Data provided:
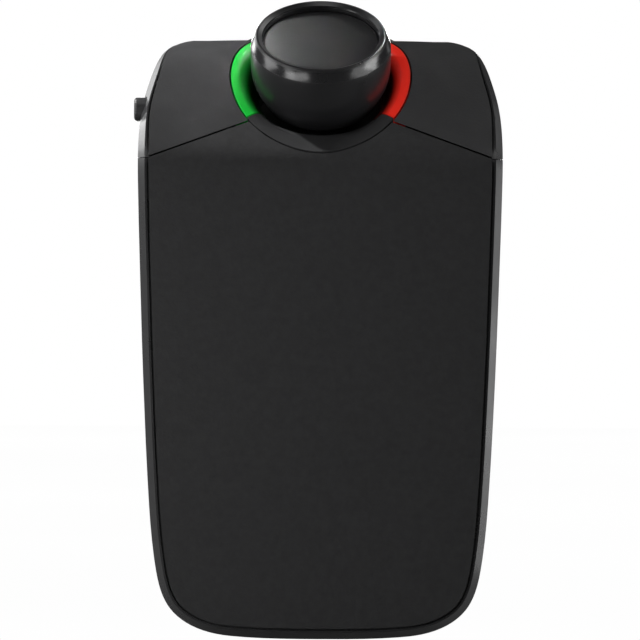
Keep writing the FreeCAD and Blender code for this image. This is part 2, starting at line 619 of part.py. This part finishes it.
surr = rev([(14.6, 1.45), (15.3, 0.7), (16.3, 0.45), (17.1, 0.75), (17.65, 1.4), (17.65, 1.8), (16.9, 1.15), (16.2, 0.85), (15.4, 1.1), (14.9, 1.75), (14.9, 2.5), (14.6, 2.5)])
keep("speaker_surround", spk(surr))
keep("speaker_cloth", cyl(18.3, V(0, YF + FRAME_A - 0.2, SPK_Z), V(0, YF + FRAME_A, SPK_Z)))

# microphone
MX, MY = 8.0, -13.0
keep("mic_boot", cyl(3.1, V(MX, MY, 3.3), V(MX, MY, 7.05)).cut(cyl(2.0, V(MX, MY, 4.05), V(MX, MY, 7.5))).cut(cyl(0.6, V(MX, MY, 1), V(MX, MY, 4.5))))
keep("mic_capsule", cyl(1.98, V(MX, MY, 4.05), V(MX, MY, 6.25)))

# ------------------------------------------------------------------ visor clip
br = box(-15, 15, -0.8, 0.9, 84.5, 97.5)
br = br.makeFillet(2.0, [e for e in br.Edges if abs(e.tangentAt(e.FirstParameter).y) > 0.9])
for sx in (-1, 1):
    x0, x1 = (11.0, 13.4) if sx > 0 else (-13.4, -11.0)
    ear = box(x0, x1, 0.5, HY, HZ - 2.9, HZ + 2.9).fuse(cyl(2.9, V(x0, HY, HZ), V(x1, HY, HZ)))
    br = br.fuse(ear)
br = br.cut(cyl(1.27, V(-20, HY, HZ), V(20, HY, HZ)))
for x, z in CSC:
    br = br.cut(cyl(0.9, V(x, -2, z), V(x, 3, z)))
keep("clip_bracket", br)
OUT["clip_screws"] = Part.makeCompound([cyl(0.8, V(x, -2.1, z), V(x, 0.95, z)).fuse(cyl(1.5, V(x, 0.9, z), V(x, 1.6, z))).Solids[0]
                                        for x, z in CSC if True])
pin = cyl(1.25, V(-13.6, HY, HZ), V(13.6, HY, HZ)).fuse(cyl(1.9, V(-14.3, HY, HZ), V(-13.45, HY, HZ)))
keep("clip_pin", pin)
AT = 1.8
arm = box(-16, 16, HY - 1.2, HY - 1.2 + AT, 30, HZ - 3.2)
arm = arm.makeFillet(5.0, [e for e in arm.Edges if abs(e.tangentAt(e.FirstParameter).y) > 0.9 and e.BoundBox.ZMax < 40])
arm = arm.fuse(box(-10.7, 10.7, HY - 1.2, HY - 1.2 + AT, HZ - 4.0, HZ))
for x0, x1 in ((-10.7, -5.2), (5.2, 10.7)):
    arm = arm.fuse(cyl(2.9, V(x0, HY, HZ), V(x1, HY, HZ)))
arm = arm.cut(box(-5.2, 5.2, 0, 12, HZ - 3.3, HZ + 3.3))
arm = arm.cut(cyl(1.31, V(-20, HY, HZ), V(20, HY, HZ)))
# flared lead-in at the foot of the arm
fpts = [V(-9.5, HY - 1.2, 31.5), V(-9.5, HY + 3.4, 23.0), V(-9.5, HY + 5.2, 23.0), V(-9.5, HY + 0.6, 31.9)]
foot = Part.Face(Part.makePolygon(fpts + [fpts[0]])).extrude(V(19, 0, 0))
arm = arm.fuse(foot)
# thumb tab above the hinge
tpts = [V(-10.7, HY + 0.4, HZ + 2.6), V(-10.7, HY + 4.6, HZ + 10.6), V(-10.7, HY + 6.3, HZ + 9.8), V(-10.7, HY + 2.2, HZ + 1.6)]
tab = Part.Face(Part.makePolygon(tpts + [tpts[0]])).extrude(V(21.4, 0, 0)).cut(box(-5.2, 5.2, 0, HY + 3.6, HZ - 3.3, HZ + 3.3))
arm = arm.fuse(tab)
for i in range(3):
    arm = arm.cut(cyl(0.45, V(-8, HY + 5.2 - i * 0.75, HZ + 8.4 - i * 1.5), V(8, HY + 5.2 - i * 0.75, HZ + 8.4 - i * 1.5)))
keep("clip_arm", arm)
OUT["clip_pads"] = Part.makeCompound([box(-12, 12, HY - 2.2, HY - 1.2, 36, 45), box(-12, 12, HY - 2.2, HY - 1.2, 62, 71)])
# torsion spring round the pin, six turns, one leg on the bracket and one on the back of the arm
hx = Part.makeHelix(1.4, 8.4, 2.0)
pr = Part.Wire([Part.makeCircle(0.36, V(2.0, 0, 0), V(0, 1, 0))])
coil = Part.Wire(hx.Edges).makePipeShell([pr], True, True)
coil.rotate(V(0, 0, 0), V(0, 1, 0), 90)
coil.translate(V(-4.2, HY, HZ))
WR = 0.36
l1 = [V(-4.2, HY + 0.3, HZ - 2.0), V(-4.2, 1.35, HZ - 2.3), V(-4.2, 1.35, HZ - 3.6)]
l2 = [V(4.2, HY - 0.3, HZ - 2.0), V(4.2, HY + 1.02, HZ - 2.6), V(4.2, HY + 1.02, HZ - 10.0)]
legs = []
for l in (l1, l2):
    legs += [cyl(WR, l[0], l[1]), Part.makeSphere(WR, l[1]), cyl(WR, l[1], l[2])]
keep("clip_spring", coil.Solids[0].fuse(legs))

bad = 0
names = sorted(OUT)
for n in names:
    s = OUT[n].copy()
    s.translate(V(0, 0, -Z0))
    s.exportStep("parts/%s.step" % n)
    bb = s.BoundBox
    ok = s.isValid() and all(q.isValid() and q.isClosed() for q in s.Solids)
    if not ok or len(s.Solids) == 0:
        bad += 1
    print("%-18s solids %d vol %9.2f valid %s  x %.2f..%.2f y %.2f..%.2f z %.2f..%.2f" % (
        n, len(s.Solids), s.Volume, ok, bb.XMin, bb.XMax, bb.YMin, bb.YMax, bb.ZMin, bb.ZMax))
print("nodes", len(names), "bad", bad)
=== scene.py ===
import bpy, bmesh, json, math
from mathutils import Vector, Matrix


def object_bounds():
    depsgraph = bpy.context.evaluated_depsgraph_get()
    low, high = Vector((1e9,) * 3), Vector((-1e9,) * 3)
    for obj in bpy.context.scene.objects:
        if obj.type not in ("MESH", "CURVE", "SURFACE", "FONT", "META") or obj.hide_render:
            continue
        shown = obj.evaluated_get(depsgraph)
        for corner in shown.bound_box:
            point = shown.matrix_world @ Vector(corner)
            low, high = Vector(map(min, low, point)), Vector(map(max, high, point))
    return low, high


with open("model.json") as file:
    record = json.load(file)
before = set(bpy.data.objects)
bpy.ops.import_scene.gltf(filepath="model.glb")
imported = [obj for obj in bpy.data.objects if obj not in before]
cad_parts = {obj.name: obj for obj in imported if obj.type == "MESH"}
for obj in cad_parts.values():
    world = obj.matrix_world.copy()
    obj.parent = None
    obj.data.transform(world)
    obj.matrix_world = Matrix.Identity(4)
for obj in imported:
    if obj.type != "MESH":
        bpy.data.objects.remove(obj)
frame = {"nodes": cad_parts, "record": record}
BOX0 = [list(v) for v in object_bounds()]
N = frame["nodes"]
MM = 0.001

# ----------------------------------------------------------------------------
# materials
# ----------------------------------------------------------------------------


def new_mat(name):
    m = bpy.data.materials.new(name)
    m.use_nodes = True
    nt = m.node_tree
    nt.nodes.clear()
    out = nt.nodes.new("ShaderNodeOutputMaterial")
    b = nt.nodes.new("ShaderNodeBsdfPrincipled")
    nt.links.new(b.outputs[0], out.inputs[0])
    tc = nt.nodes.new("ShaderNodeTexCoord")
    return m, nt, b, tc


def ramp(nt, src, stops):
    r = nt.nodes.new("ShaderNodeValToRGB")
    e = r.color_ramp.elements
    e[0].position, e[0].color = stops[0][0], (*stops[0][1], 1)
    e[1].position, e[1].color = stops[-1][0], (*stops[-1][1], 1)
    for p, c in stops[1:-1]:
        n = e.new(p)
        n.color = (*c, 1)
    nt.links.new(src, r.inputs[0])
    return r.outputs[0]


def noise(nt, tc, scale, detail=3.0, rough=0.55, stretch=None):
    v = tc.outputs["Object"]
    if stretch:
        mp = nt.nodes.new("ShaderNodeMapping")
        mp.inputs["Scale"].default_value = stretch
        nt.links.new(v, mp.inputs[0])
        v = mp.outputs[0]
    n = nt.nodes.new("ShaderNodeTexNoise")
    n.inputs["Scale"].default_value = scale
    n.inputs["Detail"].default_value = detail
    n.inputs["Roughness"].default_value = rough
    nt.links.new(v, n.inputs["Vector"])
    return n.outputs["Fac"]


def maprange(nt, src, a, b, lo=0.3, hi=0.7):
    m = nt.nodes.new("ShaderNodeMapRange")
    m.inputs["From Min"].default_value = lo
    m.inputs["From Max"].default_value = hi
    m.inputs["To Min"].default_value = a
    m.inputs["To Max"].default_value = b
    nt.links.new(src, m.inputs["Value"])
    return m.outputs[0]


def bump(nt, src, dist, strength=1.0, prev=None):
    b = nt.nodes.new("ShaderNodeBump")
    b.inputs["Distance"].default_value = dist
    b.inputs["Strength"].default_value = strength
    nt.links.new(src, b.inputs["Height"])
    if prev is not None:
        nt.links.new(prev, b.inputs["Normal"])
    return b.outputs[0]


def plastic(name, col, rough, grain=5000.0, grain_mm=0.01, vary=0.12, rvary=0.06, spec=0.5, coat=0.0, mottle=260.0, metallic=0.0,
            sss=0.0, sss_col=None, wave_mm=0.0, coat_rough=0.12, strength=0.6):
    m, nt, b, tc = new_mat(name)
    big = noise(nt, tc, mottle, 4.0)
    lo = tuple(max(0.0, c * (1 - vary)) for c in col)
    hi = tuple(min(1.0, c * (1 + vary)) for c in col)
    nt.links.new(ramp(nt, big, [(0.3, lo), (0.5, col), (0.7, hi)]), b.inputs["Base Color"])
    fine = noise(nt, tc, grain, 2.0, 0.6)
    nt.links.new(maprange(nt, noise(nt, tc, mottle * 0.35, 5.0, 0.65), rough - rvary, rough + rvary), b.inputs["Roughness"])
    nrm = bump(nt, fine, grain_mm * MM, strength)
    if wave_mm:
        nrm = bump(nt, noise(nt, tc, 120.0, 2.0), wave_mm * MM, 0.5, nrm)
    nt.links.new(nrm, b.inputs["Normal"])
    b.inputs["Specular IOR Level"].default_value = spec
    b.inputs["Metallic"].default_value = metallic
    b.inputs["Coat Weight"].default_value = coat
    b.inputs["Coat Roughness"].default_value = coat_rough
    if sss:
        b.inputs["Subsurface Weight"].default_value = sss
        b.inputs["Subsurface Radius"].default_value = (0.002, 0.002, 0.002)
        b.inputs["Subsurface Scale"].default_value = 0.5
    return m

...

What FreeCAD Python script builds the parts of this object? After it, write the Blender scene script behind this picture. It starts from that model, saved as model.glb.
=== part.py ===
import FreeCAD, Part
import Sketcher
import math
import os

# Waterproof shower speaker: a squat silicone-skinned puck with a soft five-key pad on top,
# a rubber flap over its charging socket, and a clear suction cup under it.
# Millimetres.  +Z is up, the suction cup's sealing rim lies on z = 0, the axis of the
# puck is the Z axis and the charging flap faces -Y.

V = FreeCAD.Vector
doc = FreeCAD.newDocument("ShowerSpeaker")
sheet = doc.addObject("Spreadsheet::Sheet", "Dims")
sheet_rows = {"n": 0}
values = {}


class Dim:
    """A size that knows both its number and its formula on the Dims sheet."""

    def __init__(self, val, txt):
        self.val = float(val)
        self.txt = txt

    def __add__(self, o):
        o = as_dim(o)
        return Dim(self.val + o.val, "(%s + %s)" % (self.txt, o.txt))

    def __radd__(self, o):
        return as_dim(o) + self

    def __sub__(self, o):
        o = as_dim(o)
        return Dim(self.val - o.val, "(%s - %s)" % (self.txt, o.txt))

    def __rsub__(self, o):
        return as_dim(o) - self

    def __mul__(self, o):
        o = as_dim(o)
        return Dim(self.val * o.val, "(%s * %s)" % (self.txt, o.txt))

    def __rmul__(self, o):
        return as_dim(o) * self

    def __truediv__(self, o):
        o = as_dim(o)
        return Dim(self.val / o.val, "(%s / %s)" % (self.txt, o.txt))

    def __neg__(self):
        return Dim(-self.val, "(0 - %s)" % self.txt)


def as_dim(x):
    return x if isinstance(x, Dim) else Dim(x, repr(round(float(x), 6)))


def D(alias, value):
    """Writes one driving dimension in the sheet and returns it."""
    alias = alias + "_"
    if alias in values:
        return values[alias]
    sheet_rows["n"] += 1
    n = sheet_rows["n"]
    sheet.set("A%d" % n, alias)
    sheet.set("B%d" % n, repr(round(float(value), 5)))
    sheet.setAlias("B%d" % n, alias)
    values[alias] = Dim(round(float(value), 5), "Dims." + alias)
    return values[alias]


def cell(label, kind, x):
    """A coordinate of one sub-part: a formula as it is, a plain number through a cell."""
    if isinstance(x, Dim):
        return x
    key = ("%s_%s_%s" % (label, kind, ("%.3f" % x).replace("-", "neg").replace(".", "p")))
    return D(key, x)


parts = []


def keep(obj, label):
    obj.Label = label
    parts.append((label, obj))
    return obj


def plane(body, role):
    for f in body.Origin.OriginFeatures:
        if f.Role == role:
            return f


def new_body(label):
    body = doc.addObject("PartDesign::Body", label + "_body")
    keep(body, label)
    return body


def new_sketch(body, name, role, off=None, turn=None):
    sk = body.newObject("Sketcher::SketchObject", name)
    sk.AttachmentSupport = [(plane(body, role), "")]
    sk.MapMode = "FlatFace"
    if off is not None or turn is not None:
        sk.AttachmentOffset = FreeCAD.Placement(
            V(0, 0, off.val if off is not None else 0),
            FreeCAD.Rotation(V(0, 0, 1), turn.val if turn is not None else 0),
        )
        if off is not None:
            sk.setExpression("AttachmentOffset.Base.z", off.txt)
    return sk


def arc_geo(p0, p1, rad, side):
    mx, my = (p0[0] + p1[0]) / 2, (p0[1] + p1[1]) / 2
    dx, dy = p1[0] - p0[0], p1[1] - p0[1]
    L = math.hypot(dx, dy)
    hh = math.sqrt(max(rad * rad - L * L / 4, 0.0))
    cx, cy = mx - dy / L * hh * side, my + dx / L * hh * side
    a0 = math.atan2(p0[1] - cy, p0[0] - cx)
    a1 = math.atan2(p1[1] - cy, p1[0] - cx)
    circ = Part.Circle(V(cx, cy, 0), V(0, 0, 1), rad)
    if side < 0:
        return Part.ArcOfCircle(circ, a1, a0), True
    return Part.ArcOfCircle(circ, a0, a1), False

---

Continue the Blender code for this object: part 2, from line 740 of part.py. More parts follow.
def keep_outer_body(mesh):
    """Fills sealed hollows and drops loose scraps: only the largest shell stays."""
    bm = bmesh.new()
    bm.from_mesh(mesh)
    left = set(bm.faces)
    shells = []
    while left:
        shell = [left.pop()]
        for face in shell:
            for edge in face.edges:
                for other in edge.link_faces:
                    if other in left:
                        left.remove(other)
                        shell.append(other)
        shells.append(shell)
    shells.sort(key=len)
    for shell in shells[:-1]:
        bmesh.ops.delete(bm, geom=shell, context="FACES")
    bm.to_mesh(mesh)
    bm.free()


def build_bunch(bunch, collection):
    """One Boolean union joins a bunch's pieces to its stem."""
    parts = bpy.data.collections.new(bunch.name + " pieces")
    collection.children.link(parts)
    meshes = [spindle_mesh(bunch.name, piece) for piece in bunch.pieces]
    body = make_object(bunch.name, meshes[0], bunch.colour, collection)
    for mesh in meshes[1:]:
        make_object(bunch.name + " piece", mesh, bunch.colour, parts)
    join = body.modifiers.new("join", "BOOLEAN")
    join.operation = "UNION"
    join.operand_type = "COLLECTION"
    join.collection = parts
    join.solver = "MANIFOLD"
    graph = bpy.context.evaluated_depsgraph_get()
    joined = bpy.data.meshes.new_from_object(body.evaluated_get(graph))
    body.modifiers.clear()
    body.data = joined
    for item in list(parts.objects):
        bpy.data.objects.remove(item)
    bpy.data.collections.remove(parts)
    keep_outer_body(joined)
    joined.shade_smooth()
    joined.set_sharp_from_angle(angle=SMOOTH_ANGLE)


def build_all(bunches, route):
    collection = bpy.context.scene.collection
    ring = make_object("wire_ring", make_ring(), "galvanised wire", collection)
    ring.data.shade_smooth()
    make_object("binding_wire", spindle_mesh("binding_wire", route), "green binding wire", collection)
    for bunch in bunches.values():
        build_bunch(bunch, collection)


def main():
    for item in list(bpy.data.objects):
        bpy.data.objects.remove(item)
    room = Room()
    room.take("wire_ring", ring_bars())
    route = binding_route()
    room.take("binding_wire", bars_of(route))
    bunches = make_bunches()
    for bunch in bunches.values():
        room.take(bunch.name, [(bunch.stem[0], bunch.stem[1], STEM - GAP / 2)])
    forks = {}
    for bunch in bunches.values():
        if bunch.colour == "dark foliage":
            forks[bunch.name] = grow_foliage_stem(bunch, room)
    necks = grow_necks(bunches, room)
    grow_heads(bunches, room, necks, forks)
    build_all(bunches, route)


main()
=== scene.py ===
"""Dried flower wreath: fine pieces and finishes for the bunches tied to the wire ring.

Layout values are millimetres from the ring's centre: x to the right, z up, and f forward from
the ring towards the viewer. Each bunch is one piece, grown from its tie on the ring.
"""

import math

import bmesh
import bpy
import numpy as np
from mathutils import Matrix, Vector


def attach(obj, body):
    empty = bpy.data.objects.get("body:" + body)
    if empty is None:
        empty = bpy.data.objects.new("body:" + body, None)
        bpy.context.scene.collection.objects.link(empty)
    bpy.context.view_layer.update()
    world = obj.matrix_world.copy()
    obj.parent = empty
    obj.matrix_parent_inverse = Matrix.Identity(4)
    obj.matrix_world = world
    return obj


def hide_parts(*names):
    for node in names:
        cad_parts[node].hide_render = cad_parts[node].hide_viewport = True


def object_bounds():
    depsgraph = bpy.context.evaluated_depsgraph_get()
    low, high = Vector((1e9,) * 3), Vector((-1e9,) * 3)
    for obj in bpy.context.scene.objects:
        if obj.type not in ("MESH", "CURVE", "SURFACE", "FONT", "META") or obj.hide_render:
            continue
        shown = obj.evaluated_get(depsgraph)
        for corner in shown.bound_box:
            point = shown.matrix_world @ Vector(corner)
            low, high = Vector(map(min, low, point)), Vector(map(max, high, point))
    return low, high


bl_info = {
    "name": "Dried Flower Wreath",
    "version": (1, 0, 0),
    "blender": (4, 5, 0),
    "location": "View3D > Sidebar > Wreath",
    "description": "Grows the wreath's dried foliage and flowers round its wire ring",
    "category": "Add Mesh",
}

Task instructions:
Reproduce exactly, and only, the lines from the one that contains "coil = Part.Wire(hx.Edges).makePipeShell([pr], True, True)" down to the one that contains "bpy.data.objects.remove(obj)", both ends included.

Answer in full:
coil = Part.Wire(hx.Edges).makePipeShell([pr], True, True)
coil.rotate(V(0, 0, 0), V(0, 1, 0), 90)
coil.translate(V(-4.2, HY, HZ))
WR = 0.36
l1 = [V(-4.2, HY + 0.3, HZ - 2.0), V(-4.2, 1.35, HZ - 2.3), V(-4.2, 1.35, HZ - 3.6)]
l2 = [V(4.2, HY - 0.3, HZ - 2.0), V(4.2, HY + 1.02, HZ - 2.6), V(4.2, HY + 1.02, HZ - 10.0)]
legs = []
for l in (l1, l2):
    legs += [cyl(WR, l[0], l[1]), Part.makeSphere(WR, l[1]), cyl(WR, l[1], l[2])]
keep("clip_spring", coil.Solids[0].fuse(legs))

bad = 0
names = sorted(OUT)
for n in names:
    s = OUT[n].copy()
    s.translate(V(0, 0, -Z0))
    s.exportStep("parts/%s.step" % n)
    bb = s.BoundBox
    ok = s.isValid() and all(q.isValid() and q.isClosed() for q in s.Solids)
    if not ok or len(s.Solids) == 0:
        bad += 1
    print("%-18s solids %d vol %9.2f valid %s  x %.2f..%.2f y %.2f..%.2f z %.2f..%.2f" % (
        n, len(s.Solids), s.Volume, ok, bb.XMin, bb.XMax, bb.YMin, bb.YMax, bb.ZMin, bb.ZMax))
print("nodes", len(names), "bad", bad)
=== scene.py ===
import bpy, bmesh, json, math
from mathutils import Vector, Matrix


def object_bounds():
    depsgraph = bpy.context.evaluated_depsgraph_get()
    low, high = Vector((1e9,) * 3), Vector((-1e9,) * 3)
    for obj in bpy.context.scene.objects:
        if obj.type not in ("MESH", "CURVE", "SURFACE", "FONT", "META") or obj.hide_render:
            continue
        shown = obj.evaluated_get(depsgraph)
        for corner in shown.bound_box:
            point = shown.matrix_world @ Vector(corner)
            low, high = Vector(map(min, low, point)), Vector(map(max, high, point))
    return low, high


with open("model.json") as file:
    record = json.load(file)
before = set(bpy.data.objects)
bpy.ops.import_scene.gltf(filepath="model.glb")
imported = [obj for obj in bpy.data.objects if obj not in before]
cad_parts = {obj.name: obj for obj in imported if obj.type == "MESH"}
for obj in cad_parts.values():
    world = obj.matrix_world.copy()
    obj.parent = None
    obj.data.transform(world)
    obj.matrix_world = Matrix.Identity(4)
for obj in imported:
    if obj.type != "MESH":
        bpy.data.objects.remove(obj)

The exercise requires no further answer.